1.7.6 · 25 March 2009
- sources, gzipped tar file, 5 MB
- OS X 10.5 (Leopard) Intel Installer, 57 MB
- Changes from 1.7.5:
- Support for video incorporation using AVbin and pyglet is added.
- The music parser for MP3 files wasn't being loaded, so it couldn't be used for importing MP3s. Now loaded automatically. Still doesn't support MP3 files without ID3 tagging in them.
- Email now handles "text/plain; format=flowed" properly. Various bug-fixes in IMAP protocol handler. Support for Microsoft TNEF attachments added.
- Annotations updated to deal with span anchors, rect anchors, and paragraph anchors.
- Made OpenOffice conversion of Web pages and Office docs more robust.
- Support for client-side keys is now present, in both the Java and Python clients.

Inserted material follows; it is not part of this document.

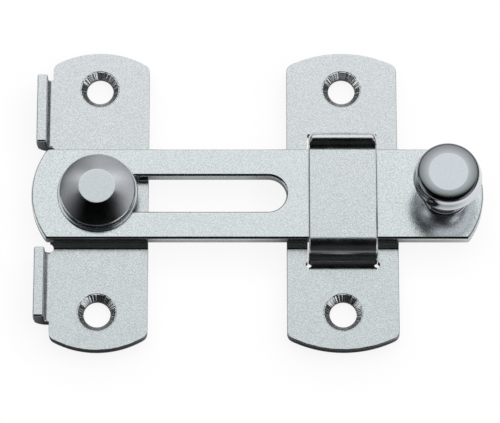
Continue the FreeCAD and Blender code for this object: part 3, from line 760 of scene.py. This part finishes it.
tongue_side = arc_points((-14.0, 3.7), 1.7, -90, 0, 8) + arc_points((-9.3, 4.75), 3.0, 180, 90, 11)
tongue_side += arc_points((7.8, 9.75), 2.0, -90, -55, 6) + [(9.4, 8.429), LIP_END]
print("tongue root edges:", choose(
    keeper, "EDGE", lambda x, y, z: abs(x) < TONGUE_HALF + 0.01 and abs(y - WINDOW[0]) < 0.01, along=0))
for here, there in zip(tongue_side, tongue_side[1:]):
    step = Vector((0, there[0] - here[0], there[1] - here[1])) * MM
    bpy.ops.mesh.extrude_region_move(TRANSFORM_OT_translate={"value": step})
print("lip corners:", choose(keeper, "VERT", lambda x, y, z: z > 9.1))
bpy.ops.mesh.bevel(offset=1.25 * MM, segments=6, affect="VERTICES")
bpy.ops.mesh.select_all(action="SELECT")
bpy.ops.transform.translate(value=(KEEPER_X * MM, 0, 0))
bpy.ops.object.mode_set(mode="OBJECT")
thicken(keeper)

# %% [markdown]
# The lip's end gets the widest roll and the tongue's edges a narrower one. The plate's outer edges have a
# clamped roll as on the base plate, about two tenths of a millimetre wide, and the window's rim stays
# sharp. A small round notch on each side of the root keeps the bend from tearing the plate.

# %% Keeper plate: edges and holes
RELIEF_RADIUS = 0.6
RELIEF_Y = -12.95


def on_lip_top(point):
    """On the upper face of the lip, which slopes by 35 degrees."""
    return point.z > 8.2 and abs(point.z - LIP_END[1] + 0.7 * (LIP_END[0] - point.y)) < 0.03


def off_window(middle, run):
    """Not upright, and not on the low edges round the tongue's window."""
    at_root = middle.z < 4 and abs(middle.x - KEEPER_X) < 6.8 and abs(middle.y) < 14.1
    return abs(run.z) < 0.9 and not at_root


roll_edges(keeper, 1.2, segments=7, test=lambda middle, run: on_lip_top(middle) and middle.y > 9.3)
roll_edges(keeper, 0.6, profile=0.55, clamp=True, test=lambda middle, run: (
    off_window(middle, run) and middle.z < 3 and not on_crease(middle)))
roll_edges(keeper, 0.45, test=lambda middle, run: middle.z > 3.3 and abs(middle.x - KEEPER_X) < 7)
for side in (1, -1):
    deselect()
    bpy.ops.mesh.primitive_cylinder_add(vertices=40, radius=RELIEF_RADIUS * MM, depth=7.4 * MM,
                                        location=((KEEPER_X + 6.4 * side) * MM, RELIEF_Y * MM, 0))
    take_out(keeper, bpy.context.object)
for way in (1, -1):
    take_out(keeper, countersink(KEEPER_X, HOLE_Y * way))
join_flats(keeper)
flat_shading(keeper)
hand_over(keeper, keeper_steel, "keeper_plate", "mounting")

# %% [markdown]
# The slide bar is 2.5 mm flat stock with a long slot for the stud. Both its ends are arched. The slot is
# punched, so here it is cut with one closed shape. The knob's hole is countersunk from below for the tail
# that is spread in it. Only then are the outer edges and the slot's rolled at once.

# %% Slide bar
BAR_LENGTH = 85
BAR_MIDDLE = 30
BAR_HALF = 9
BAR_ARC = 15.5
BAR_STOCK = 2.5
SLOT_HALF = 3.5
SLOT_TRAVEL = 32

end = arched_end(BAR_LENGTH / 2, BAR_HALF, BAR_HALF, BAR_ARC, 0.7)
bar = blank("slide_sheet", [(BAR_MIDDLE + y, -x) for x, y in end] + [(BAR_MIDDLE - y, x) for x, y in end],
            BAR_FACE)
finish_modifier(bar, "thickness", "SOLIDIFY", thickness=BAR_STOCK * MM, offset=-1)
cutter = blank("slot", arc_points((0, 0), SLOT_HALF, 90, 270, 33)
               + arc_points((SLOT_TRAVEL, 0), SLOT_HALF, -90, 90, 33), 8)
finish_modifier(cutter, "thickness", "SOLIDIFY", thickness=8 * MM, offset=-1)
take_out(bar, cutter)
take_out(bar, turn_piece("tail_seat", KNOB_X, [
    (0, 2.0), (3.45, 2.0), (3.45, 2.95), (2.52, 3.9), (2.52, 6.5), (0, 6.5)], steps=48))
join_flats(bar)
roll_edges(bar, 0.5, slide=False, test=lambda middle, run: (
    abs(run.z) < 0.9 and math.hypot(middle.x - KNOB_X, middle.y) > 4))
flat_shading(bar)
hand_over(bar, bar_steel, "slide_bar", "bar")

# %% [markdown]
# Last, the plain view transform keeps colours as they are written. Nothing here changes the latch's size.

# %% View transform
bpy.context.scene.view_settings.view_transform = "Standard"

The UpLib guardian angel can be set to to only accept connections if the client presents a validated key.
- ReportLab use upgraded to 2.x.
- The ReadUp document reading app can now be launched via JNLP. This is a new standard function, /action/basic/doc_readup?doc_id=DOCID
- Added preliminary parser support for text/calendar. Currently, only VEVENT instances are processed.
- Some older debugging comments are made less frequent.
- Support for search abbreviations fixed.
1.7.5 · 18 June 2008
- Sources -- gzipped tar file
- Pre-packaged installers
- Mac OS X
- Windows
- Windows XP installer -- it requires that your machine have diruse.exe and Java pre-installed. It runs a number of sub-installers; just go along with them and click through them till you finish the process. If you have OpenSSL or ABXPDF installed on your machine already, please go to "Add/Remove" programs and remove them before running the UpLib installer.
- Linux
- Changes from 1.7.4:
- New doc-function "Categorize" added. This, if using JCC
PyLucene, will suggest tags based on past tagging history, and
give you a tag cloud of all tags used in the repository so far.
- Various fixes to indexing, particularly annotation indexing,
which was omitting some text. Also restored page search, which
had been broken on 1.7.4 due to a bug.